Lessons of 1916
Yesterday my daughter came home from school. She’s doing the Leaving Cert in a few months and had been covering the 1916 Rising in her history class. “Dad”, she said, “I felt so sad in school watching a documentary on the leaders of the 1916 Rising. They knew it was a futile gesture, but they went ahead with their plans because of their commitment to the idea of a Republic. And did you know that when they were being led away afterwards by British soldiers, the people in the streets spat on them and shouted at them. They didn’t live to see that their efforts were not entirely in vain.”
My daughter’s ready engagement with the Rising of 1916, her empathy with the lost leaders of that botched revolution, got me thinking.
Once again, we are at another crossroads in the history of our country. The people are rightly angry, they are disaffected. I know this from talking to them, and from encountering those who are beyond talking. Whose stony silence and averted eyes speak volumes. People who just want the whole debacle of the last few years to go away.
But we can’t afford to give up. In five years time we celebrate the centenary of 1916. Will we do so as a failed democracy? Or as a country that, brought to the brink of disaster, found a way back? We need to re assert the principles that underpinned our founding democracy. We need to restore the belief in the virtues of a Republic where all are cherished equally and where trust, honesty and dignity are hallmarks of how we do business in government and beyond.
Sometimes, even when things seem futile, we have to keep going. We don’t really have a choice. When the history of this era is written are we to be the people spitting from the footpaths, or the people who committed to building an alternative? Let’s pledge ourselves to building a new Republic, one that my children and your children can be proud of. Hope must triumph over despair in 2011.
It’s a beautiful sentiment, but as long as political parties are fighting amongst themselves for position, and refusing to grab the bull by horns, Irish politics will always be one, where one party spits at the other. With noted exceptions of one or two people, I am at a loss to remember a true Irish statesman, a leader, and someone Ireland could be proud to vote for. Those noted exceptions in my lifetime are Micheal D , and David Norris. Regardless of peoples views on either individual, they have held themselves up as models of humanity respect and humility in a torrent of toe rags.

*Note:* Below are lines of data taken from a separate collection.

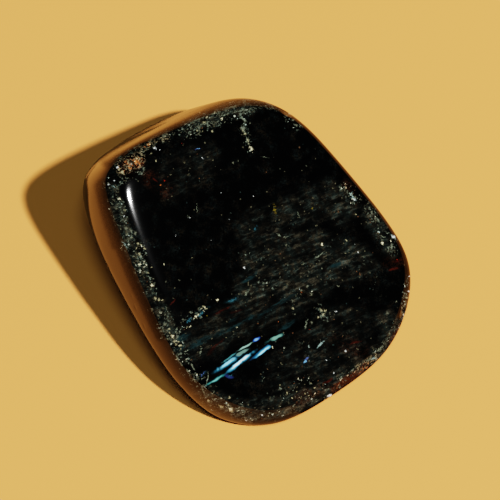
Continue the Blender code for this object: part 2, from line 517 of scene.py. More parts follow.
class Graph:
    """Short hand for building one material's nodes."""

    def __init__(self, name):
        self.material = bpy.data.materials.new(name)
        self.material.use_nodes = True
        self.tree = self.material.node_tree
        self.shader = self.tree.nodes["Principled BSDF"]

    def put(self, kind, settings=None, inputs=None):
        """New node with its settings and its inputs, each a value or another node's output."""
        node = self.tree.nodes.new(kind)
        for key, value in (settings or {}).items():
            setattr(node, key, value)
        for key, value in (inputs or {}).items():
            self.feed(node.inputs[key], value)
        return node

    def feed(self, socket, value):
        """Gives a socket a value or another node's output."""
        if isinstance(value, bpy.types.NodeSocket):
            self.tree.links.new(value, socket)
        else:
            socket.default_value = value

    def math(self, operation, a, b=0.0):
        """Result of a Math node."""
        return self.put("ShaderNodeMath", {"operation": operation}, {0: a, 1: b}).outputs[0]

    def product(self, first, *others):
        """Product of two or more values, from the left."""
        for other in others:
            first = self.math("MULTIPLY", first, other)
        return first

    def vector(self, operation, a, b=(0.0, 0.0, 0.0)):
        """Result of a Vector Math node."""
        node = self.put("ShaderNodeVectorMath", {"operation": operation}, {0: a, 1: b})
        return node.outputs["Value" if operation in ("DOT_PRODUCT", "DISTANCE") else "Vector"]

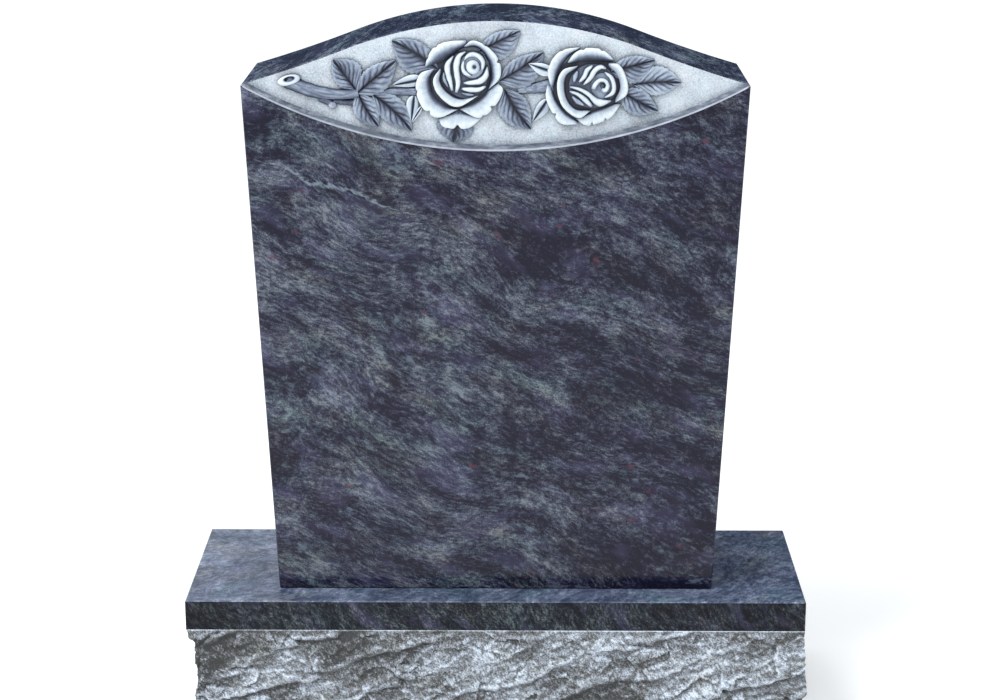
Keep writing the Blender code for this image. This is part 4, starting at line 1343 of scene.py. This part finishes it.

Delighted that your daughter has engaged with our greatest story. As she discovers more about the advanced feminist, egalitarian and progressive nature of the revolution the story will open up before her.
Please put her mind at ease about the much exaggerated spitting incident which was largely confined to the Thomas Street area in which many of the British Army garrison families lived. The revolutionary forces could not have held out without the active support of a significant proportion of the people of Dublin, and there are records of the republican prisoners being applauded as they were brought to Richmond Barracks, apart from in the garrison families’ area. ‘Agony At Easter’ by Thomas M Coffey is a very well researched narrative of the revolution in Dublin city.
Encourage your daughter. The contract with the citizen contained in the Proclamation of the Irish Republic was made to her as well. It is up to us to see that the beautiful and progressive Irish Republic - Connolly’s Workers’ Republic - is finally reawakened and put to the service of the people.
Thank you for your comment, Tom. Most insightful. I have passed it on to my daughter Maeve. Keep the faith.